Things start earlier now that we live in the future. And for things, read shopping. The Boxing Day sales now begin two or three days before Santa's birthday. Black Friday has begun edging forward into Thanksgiving itself. And the transfer window -- like Christmas, a hideously compelling spectacle of orgiastic waste, panicked purchasing, and furious regret; like Christmas, best enjoyed in the company of a number of bottles of ginger wine -- begins before it actually begins.
Take Brendan Rodgers. (No, go on ...) He's opened the big red parcel under the tree -- 'Love from JWH and all the gang in Boston' -- and found a £12m voucher for exclusive west London boutique Roman's Used Player Exchange. Being a meticulous man of planning and dossiers, Rodgers knows what he'll be getting: one Daniel Sturridge, lightly raced.
(Tom Ince was probably in his stocking or something. I don't know. Look, Christmas intros are hard work.)
Liverpool, of course, are in dire need of a forward, having only Luis Suárez and a crocked Fabio Borini as options atop. With progressive rock supergroup The Jonjo Shelvey False-Nine Experiment failing to convince, and Andy Carroll exiled to St. Allardyce's Remedial School for Unrepentantly Large Men, there's an attacking burden in need of sharing. Though Sturridge isn't an out-and-out striker -- which is just as well, as apparently they're goVANPERSIEing out of fasFALCAOhion anyCAVANIway -- he's a good tactical fit for Rodgers's system and that "seven-and-three-fifths" role . More generally he's quick, strong in a lean, whippety kind of way, and hard of shot, all of which are traditionally nice attributes to have.

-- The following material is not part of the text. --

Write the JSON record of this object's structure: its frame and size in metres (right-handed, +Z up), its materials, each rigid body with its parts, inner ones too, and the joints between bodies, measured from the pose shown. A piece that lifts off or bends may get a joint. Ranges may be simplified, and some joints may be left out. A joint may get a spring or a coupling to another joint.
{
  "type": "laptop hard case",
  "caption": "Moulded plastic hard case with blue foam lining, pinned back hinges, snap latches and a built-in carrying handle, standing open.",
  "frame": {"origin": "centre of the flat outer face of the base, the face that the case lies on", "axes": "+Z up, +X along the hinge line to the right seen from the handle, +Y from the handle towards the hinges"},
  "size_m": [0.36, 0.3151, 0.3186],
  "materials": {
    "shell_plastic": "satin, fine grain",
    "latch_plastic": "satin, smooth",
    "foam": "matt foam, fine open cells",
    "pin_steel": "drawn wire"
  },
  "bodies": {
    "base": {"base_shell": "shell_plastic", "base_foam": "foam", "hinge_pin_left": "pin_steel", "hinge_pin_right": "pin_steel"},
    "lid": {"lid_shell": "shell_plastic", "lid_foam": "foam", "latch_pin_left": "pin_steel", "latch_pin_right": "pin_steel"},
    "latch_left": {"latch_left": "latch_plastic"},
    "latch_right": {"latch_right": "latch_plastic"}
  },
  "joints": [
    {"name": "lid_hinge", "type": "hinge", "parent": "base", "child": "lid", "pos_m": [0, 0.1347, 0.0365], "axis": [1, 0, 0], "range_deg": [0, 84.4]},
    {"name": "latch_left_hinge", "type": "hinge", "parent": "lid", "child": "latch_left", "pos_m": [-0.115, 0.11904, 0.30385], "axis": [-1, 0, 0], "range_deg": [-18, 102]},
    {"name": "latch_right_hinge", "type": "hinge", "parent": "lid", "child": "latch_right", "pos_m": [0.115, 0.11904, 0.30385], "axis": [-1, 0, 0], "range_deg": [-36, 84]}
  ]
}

All that said, though, Sturridge is at something of a crossroads. His time at Chelsea has doubtless paid off financially -- the move was precipitated by Manchester City's refusal to pay him the wages he felt he deserved -- and he's become a full England international along the way, but it's hard to see his departure as anything other than a concession that either the move wasn't ideal, or he hasn't achieved what he was hoping or intending to. For all that Chelsea have been a hot mess at times, they've amassed a fair weight of silver during the years he's been around. Yet his role has been on the whole peripheral.

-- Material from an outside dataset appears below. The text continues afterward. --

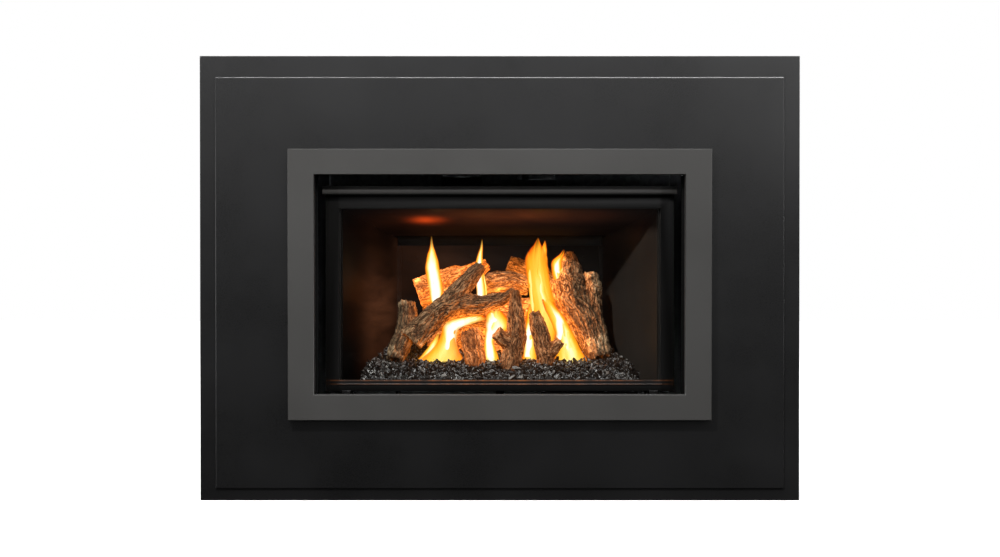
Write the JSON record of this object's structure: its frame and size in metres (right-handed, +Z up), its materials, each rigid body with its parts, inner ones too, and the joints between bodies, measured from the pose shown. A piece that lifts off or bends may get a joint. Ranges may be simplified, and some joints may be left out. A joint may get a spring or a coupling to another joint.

And he's 23. In footballing career terms, 23 (or thereabouts) marks the beginning of being a proper grown-up. It's still relatively young, of course, and in theory the best years still lie ahead, but it's old enough that youth is no longer taken into account when a shot slices hopelessly wide, when a simple pass goes overlooked, when a hopeful drive limps weakly into the keeper's arms. People stop looking at potential -- an intrinsically sympathetic and hopeful business -- and start looking for product, and when it comes to productivity, Sturridge has definitely shown potential.
There's one final wrinkle. Along with his inconsistency, and his moments, Sturridge has also shown -- not to put too fine a point on it -- that he's a bit of a berk. Exhibit the most-recent:
Now reflect that this was not inspired by a delirious freestyle through four defenders, or a forty-five yard Exocet that left the keeper gazing blankly at a smoking stump, but instead the tucking away of a weak backpass by an 18-year-old making his second start; reflect further that Sturridge had spent the previous 97 minutes looking a risible waste of both money and space. Now watch it again -- state of that backwards strut at the end -- and try not to set your loved ones on fire.

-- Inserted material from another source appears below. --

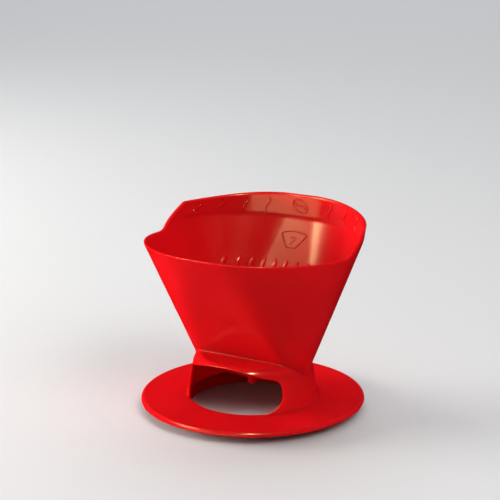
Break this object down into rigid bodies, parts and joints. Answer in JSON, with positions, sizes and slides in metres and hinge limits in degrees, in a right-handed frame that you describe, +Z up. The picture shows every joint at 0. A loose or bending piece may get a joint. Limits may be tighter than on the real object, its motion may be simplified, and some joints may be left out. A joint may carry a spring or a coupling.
{
  "type": "pour over dripper",
  "caption": "Plastic pour-over coffee dripper: wedge-shaped filter cone with ribs and a high back rim, on a collar with a viewing window and a round saucer flange.",
  "frame": {"origin": "centre of the locating ring's lower face, on the table, which is the bottom centre of the bounding box", "axes": "+Z up; the viewing window faces -Y and the high back of the rim is at +Y; the wedge's long axis lies along X"},
  "size_m": [0.13, 0.13, 0.1141],
  "materials": {
    "red_plastic": "glossy moulded polypropylene"
  },
  "bodies": {
    "root": {"base_flange": "red_plastic", "flange_lip": "red_plastic", "mug_locating_ring": "red_plastic", "window_collar": "red_plastic", "front_shoulder": "red_plastic", "back_shoulder": "red_plastic", "filter_cone": "red_plastic", "raised_back_rim": "red_plastic", "cone_floor": "red_plastic", "drip_nozzle": "red_plastic", "back_wall_ribs": "red_plastic", "front_wall_ribs": "red_plastic", "filter_size_mark": "red_plastic", "steam_marks": "red_plastic", "bean_emblem": "red_plastic"}
  },
  "joints": []
}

Of course, berks are plentiful, and doubtless there are plenty more egregious and annoying. But being a bit of a plank drains sympathy and trims honeymoons. Self-belief is all well and good, and cockiness can be admirable, but it can also be wearing. And while the opinions of fans of other clubs are more-or-less irrelevant, Sturridge, one suspects, is hard to love even if it's your shirt he's wearing. Every poor decision (of which there have been plenty) and every overlooked passing option (ditto) is amplified by the general aura of asshattery (a phenomenon known to medicine as Ashleyoungitis).
All this makes it a fascinating transfer. For Sturridge, it's a step back to go forward, a chance -- perhaps the last chance -- to assert himself as the player he was meant to become when he rode a wave of contract negotiations down to London. You can sort-of see how it's supposed to work in theory, and how he might fit the team, and yet you can also see plenty of ways in which it ends with Sturridge as frustrated as he has been frustrating, as unloved as unfulfilled, and his talent, like so many of his forward runs, having fallen into that gap between what could and should happen, and what actually does.
For Liverpool, meanwhile, it's a sizeable outlay (factoring in what will doubtless be significant wages) on a player whose credentials remain at best part-theoretical; for Rodgers, as noted in the earlier link, it's a commitment to his specific methods. Sturridge isn't the best player available, and nor is he the cheapest, and that means there's a lot riding on his being the correct player. For the last couple of years, Liverpool's transfer dealings have been somewhere between patchy and rancid, and so there's a lot of pressure on the club, and on the peculiarly ineffective hierarchy, to start getting things right. The transfers that see inconsistent players chime with inconsistent teams, each solving the problems of the other, are among the best. They're also among the riskiest.